** begin PROVIDED DATA **

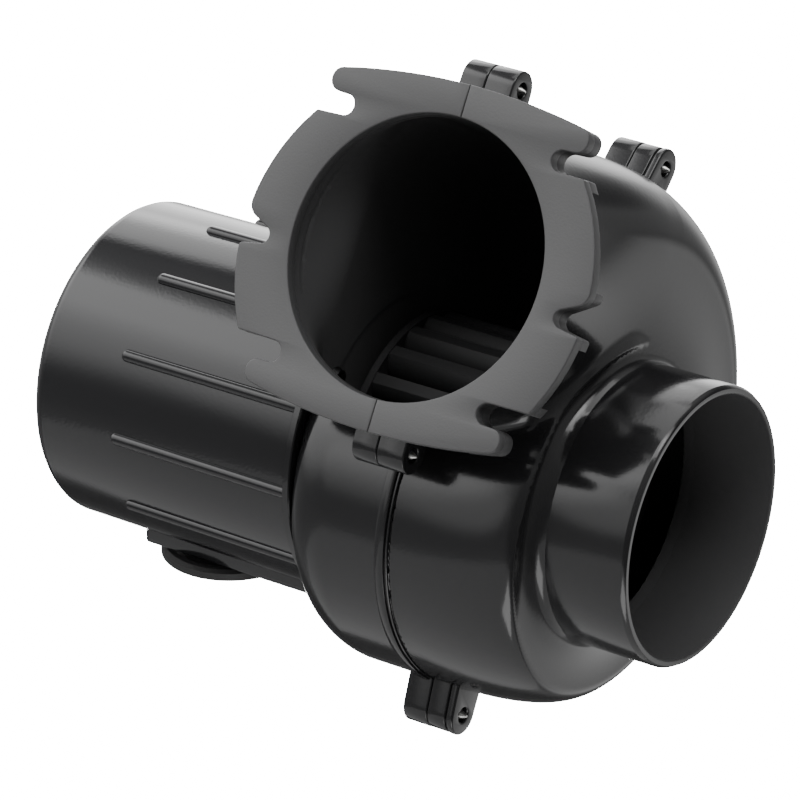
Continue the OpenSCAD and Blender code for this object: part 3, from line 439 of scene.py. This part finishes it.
def use_field_normals(obj, field, verts):
    """Shades the first vertices by the field's own slope, except at the corners of creases."""
    mesh = obj.data
    slope = gradient(field, verts)
    slope /= np.maximum(np.linalg.norm(slope, axis=1), 1e-6)[:, None]
    normals = read_all(mesh.corner_normals, "vector", 3)
    index = read_all(mesh.loops, "vertex_index", kind=np.int32)
    sizes = read_all(mesh.polygons, "loop_total", kind=np.int32)
    flat = np.repeat(read_all(mesh.polygons, "normal", 3), sizes, axis=0)
    exact = slope[np.minimum(index, len(verts) - 1)]
    agrees = (index < len(verts)) & ((exact * flat).sum(1) > CREASE_COS)
    normals[agrees] = exact[agrees]
    mesh.normals_split_custom_set(normals.tolist())


def line_inside_painted_light(obj, form):
    """Gives the faces of the air passage a duller finish, and a lighter colour as painted light inside the
    passage.
    """
    mesh = obj.data
    mesh.materials.append(DULL_INSIDE_PAINTED_LIGHT)
    centres = read_all(mesh.polygons, "center", 3)
    gap = cavity_field(*(centres / MM).T.astype(float), form)
    # The faces by the cavity's wall take the duller material with painted light.
    mesh.polygons.foreach_set("material_index", (np.abs(gap) < INSIDE_REACH).astype(np.int32))


# The flange in X and Z: bowed top and bottom, waisted sides, fingers beside the open corner slots, and an
# open slot in each side. Its sides are drawn for +X and mirrored.

BOW_Z, BOW_R = 46.0, 190
WAIST_Z, WAIST_R = -2.9, 52.4
SLOT, SLOT_R, SLOT_LIP_Z = 33.1, 2.8, 30.1
FINGER_X, FINGER_Z, FINGER_R = 39.2, 36.05, 3.1
SIDE_SLOT_X, SIDE_SLOT_Z, SIDE_SLOT_R = 46.2, -4.9, 2.4
SIDE_SLOT_ARC = (110, 262)
SIDE_MOUTH_HIGH, SIDE_MOUTH_LOW = 0.4, -8.3
BORE_STEPS = 90
FLANGE_BEVEL = 0.35
# The rims behind the slots.
RIM = 2.6
RIM_FROM, RIM_TO, RIM_BEVEL = 3.0, 7.6, 0.3
RIM_SIDE_INSET, RIM_END_INSET, RIM_SLOT_PLAY, RIM_LIP = 0.3, 0.2, 0.1, 0.15
SIDE_RIM_HIGH, SIDE_RIM_LOW = 3.6, -11.2


def bow(x):
    return BOW_Z - BOW_R + math.sqrt(BOW_R**2 - x * x)


def waist(z, inset=0.0):
    return math.sqrt((WAIST_R - inset) ** 2 - (z - WAIST_Z) ** 2)


def side_slot():
    """The open slot at the flange's side, from its upper to its lower mouth."""
    high, low = SIDE_MOUTH_HIGH, SIDE_MOUTH_LOW
    round_end = corners(arc(SIDE_SLOT_X, SIDE_SLOT_Z, SIDE_SLOT_R, *SIDE_SLOT_ARC))
    return [(waist(high), high, 4.0)] + round_end + [(waist(low), low, 1.0)]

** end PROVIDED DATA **

From the first line to the last, please quote the material above exactly.

→ SOLUTION TO THIS PROBLEM:
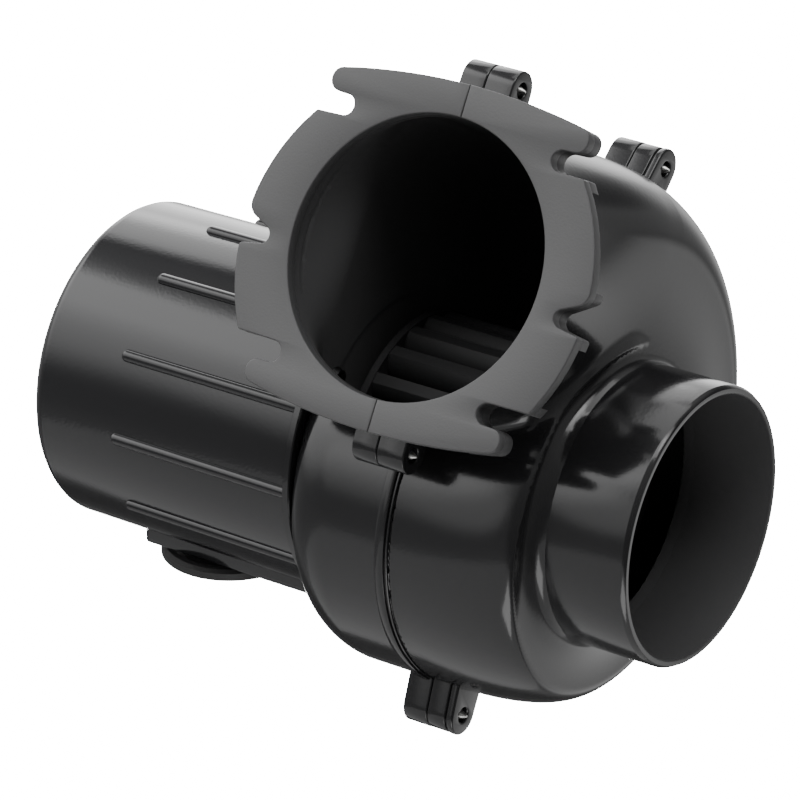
Continue the OpenSCAD and Blender code for this object: part 3, from line 439 of scene.py. This part finishes it.
def use_field_normals(obj, field, verts):
    """Shades the first vertices by the field's own slope, except at the corners of creases."""
    mesh = obj.data
    slope = gradient(field, verts)
    slope /= np.maximum(np.linalg.norm(slope, axis=1), 1e-6)[:, None]
    normals = read_all(mesh.corner_normals, "vector", 3)
    index = read_all(mesh.loops, "vertex_index", kind=np.int32)
    sizes = read_all(mesh.polygons, "loop_total", kind=np.int32)
    flat = np.repeat(read_all(mesh.polygons, "normal", 3), sizes, axis=0)
    exact = slope[np.minimum(index, len(verts) - 1)]
    agrees = (index < len(verts)) & ((exact * flat).sum(1) > CREASE_COS)
    normals[agrees] = exact[agrees]
    mesh.normals_split_custom_set(normals.tolist())


def line_inside_painted_light(obj, form):
    """Gives the faces of the air passage a duller finish, and a lighter colour as painted light inside the
    passage.
    """
    mesh = obj.data
    mesh.materials.append(DULL_INSIDE_PAINTED_LIGHT)
    centres = read_all(mesh.polygons, "center", 3)
    gap = cavity_field(*(centres / MM).T.astype(float), form)
    # The faces by the cavity's wall take the duller material with painted light.
    mesh.polygons.foreach_set("material_index", (np.abs(gap) < INSIDE_REACH).astype(np.int32))


# The flange in X and Z: bowed top and bottom, waisted sides, fingers beside the open corner slots, and an
# open slot in each side. Its sides are drawn for +X and mirrored.

BOW_Z, BOW_R = 46.0, 190
WAIST_Z, WAIST_R = -2.9, 52.4
SLOT, SLOT_R, SLOT_LIP_Z = 33.1, 2.8, 30.1
FINGER_X, FINGER_Z, FINGER_R = 39.2, 36.05, 3.1
SIDE_SLOT_X, SIDE_SLOT_Z, SIDE_SLOT_R = 46.2, -4.9, 2.4
SIDE_SLOT_ARC = (110, 262)
SIDE_MOUTH_HIGH, SIDE_MOUTH_LOW = 0.4, -8.3
BORE_STEPS = 90
FLANGE_BEVEL = 0.35
# The rims behind the slots.
RIM = 2.6
RIM_FROM, RIM_TO, RIM_BEVEL = 3.0, 7.6, 0.3
RIM_SIDE_INSET, RIM_END_INSET, RIM_SLOT_PLAY, RIM_LIP = 0.3, 0.2, 0.1, 0.15
SIDE_RIM_HIGH, SIDE_RIM_LOW = 3.6, -11.2


def bow(x):
    return BOW_Z - BOW_R + math.sqrt(BOW_R**2 - x * x)


def waist(z, inset=0.0):
    return math.sqrt((WAIST_R - inset) ** 2 - (z - WAIST_Z) ** 2)


def side_slot():
    """The open slot at the flange's side, from its upper to its lower mouth."""
    high, low = SIDE_MOUTH_HIGH, SIDE_MOUTH_LOW
    round_end = corners(arc(SIDE_SLOT_X, SIDE_SLOT_Z, SIDE_SLOT_R, *SIDE_SLOT_ARC))
    return [(waist(high), high, 4.0)] + round_end + [(waist(low), low, 1.0)]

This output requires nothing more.